In the instant case, System and Hyco modified the management agreement to indefinitely postpone the management fee. In doing this, System is basically spreading the risk of non-payment to Sturges who was not party to the management agreement. The risk of non-payment should rest with System who contracted with Hyco, rather than on Sturges who has no privity of contract with Hyco. See Gulf Construction Co., Inc. v. Self, 676 S.W.2d 624 (Tex.App.—Corpus Christi 1984, writ ref'd n.r.e.). After reviewing the entire management agreement, a reasonable reading of the commission agreement is that Sturges is to receive an amount equal to one-half of the management fee that System is entitled to retain or be paid under the management agreement.
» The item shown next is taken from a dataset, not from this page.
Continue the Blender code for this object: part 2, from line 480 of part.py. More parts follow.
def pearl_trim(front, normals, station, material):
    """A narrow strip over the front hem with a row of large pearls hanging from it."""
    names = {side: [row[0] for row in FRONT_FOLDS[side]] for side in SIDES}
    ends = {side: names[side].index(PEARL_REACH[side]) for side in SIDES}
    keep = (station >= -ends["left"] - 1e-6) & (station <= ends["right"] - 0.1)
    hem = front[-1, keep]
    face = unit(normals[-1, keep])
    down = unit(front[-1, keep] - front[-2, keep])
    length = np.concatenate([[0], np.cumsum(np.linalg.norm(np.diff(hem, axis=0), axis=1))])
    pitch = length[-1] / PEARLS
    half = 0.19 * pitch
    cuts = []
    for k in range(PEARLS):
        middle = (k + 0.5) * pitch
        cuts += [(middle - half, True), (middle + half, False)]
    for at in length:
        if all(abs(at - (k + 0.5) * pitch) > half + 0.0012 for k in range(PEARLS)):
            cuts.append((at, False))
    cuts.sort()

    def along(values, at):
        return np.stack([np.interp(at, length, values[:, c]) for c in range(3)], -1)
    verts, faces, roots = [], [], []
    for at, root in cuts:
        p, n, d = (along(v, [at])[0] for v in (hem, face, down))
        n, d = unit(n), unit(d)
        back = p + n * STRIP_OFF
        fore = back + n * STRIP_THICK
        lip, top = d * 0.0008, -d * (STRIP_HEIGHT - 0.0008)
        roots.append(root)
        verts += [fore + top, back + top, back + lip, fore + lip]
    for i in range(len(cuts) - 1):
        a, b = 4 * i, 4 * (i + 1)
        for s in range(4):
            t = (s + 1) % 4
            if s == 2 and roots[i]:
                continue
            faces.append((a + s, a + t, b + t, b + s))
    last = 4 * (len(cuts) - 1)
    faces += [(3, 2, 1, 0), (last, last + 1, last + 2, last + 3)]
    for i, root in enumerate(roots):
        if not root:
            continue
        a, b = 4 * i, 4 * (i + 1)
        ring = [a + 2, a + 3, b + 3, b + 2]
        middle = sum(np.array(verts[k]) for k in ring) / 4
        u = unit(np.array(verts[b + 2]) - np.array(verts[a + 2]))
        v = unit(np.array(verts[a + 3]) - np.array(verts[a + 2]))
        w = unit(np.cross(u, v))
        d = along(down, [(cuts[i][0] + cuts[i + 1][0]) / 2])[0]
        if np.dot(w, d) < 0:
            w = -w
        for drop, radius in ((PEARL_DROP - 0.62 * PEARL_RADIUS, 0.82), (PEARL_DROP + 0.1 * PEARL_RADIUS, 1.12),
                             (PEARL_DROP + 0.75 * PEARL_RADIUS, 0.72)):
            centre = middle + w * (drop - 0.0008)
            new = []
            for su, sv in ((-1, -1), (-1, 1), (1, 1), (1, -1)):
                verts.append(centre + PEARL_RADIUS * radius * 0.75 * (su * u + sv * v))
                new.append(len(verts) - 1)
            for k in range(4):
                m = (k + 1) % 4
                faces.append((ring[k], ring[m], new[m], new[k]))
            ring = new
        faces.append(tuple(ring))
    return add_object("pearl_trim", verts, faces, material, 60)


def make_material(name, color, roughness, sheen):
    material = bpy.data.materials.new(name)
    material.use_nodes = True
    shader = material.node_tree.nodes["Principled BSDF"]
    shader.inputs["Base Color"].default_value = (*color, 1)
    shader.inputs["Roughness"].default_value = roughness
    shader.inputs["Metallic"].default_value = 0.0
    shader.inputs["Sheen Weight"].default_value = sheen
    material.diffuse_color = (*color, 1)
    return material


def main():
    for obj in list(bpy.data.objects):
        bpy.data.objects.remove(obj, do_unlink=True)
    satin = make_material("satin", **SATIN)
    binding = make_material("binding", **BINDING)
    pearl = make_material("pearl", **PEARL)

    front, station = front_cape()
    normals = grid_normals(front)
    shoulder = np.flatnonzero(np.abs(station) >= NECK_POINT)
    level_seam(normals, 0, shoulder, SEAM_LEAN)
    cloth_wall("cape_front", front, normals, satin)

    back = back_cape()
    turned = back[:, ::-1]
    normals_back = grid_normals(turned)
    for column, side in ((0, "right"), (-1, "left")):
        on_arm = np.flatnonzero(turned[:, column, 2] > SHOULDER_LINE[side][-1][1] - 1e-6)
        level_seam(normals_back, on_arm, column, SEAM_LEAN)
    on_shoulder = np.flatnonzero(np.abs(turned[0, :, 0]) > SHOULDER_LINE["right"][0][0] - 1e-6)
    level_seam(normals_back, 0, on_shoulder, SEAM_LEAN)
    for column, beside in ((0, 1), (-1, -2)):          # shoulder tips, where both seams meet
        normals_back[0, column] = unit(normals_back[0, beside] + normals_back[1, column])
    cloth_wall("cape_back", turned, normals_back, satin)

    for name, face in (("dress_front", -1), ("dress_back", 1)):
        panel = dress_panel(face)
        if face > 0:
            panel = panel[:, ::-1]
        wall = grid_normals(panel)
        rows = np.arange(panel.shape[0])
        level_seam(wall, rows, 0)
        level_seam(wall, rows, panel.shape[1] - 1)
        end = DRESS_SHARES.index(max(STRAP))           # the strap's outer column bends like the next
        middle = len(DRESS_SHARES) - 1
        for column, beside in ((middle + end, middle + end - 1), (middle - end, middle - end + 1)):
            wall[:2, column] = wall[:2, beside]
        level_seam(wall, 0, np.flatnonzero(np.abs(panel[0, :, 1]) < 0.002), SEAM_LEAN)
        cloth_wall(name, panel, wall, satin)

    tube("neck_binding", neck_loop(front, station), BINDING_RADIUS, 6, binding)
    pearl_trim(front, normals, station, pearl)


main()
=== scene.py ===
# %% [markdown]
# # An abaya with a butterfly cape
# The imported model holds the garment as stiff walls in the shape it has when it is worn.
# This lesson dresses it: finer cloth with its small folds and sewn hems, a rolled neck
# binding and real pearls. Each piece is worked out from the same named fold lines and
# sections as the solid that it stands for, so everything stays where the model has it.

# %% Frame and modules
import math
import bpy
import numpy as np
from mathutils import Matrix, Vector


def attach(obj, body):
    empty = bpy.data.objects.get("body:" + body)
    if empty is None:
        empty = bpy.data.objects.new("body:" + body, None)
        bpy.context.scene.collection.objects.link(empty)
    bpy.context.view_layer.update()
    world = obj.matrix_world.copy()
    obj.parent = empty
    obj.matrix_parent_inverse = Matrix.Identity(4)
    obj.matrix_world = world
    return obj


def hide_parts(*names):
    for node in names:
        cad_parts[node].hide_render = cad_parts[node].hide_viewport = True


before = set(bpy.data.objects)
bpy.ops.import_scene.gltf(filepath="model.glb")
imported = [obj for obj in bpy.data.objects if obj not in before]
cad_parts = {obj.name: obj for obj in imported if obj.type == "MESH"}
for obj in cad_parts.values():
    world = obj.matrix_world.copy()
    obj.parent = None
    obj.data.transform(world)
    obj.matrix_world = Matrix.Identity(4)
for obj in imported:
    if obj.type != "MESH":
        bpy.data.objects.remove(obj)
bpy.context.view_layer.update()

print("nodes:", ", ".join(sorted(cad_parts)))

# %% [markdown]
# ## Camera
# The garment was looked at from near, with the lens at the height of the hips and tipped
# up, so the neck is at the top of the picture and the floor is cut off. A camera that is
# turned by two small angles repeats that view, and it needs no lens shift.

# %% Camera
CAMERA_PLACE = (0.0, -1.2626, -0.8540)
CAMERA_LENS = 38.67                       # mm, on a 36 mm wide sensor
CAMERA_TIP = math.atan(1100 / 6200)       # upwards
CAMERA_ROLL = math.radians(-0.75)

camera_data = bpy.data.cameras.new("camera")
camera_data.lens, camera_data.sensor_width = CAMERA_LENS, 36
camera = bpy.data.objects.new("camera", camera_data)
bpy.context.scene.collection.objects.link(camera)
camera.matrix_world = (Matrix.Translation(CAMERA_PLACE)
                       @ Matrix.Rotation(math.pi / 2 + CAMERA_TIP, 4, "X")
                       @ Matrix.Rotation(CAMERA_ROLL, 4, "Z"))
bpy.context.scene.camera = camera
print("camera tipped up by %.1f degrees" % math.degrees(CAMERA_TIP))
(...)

Rather than being the source of payment, the management fee is used to determine the amount and term of the commission that System owes Sturges. Pursuant to the management agreement, System is to be paid or retain 10% of the monthly gross revenue over a ten year term as its management fee. Once the monthly gross revenue is determined, the management fee is computed and System owes Sturges an amount equal to one-half of that figure. Whether System chooses to actually take its management fee has no effect on its obligation to pay Sturges’ commission. Appellant’s first point of error is sustained.

Having sustained appellant’s first point of error, we need not address the remaining points of error. Therefore, we accordingly reverse the trial court’s judgments of July 2, 1991 and September 17, 1991, concerning liability and attorney fees and render judgment in favor of appellant. We remand the case to the trial court to determine the appropriate amount of damages and attorney fees.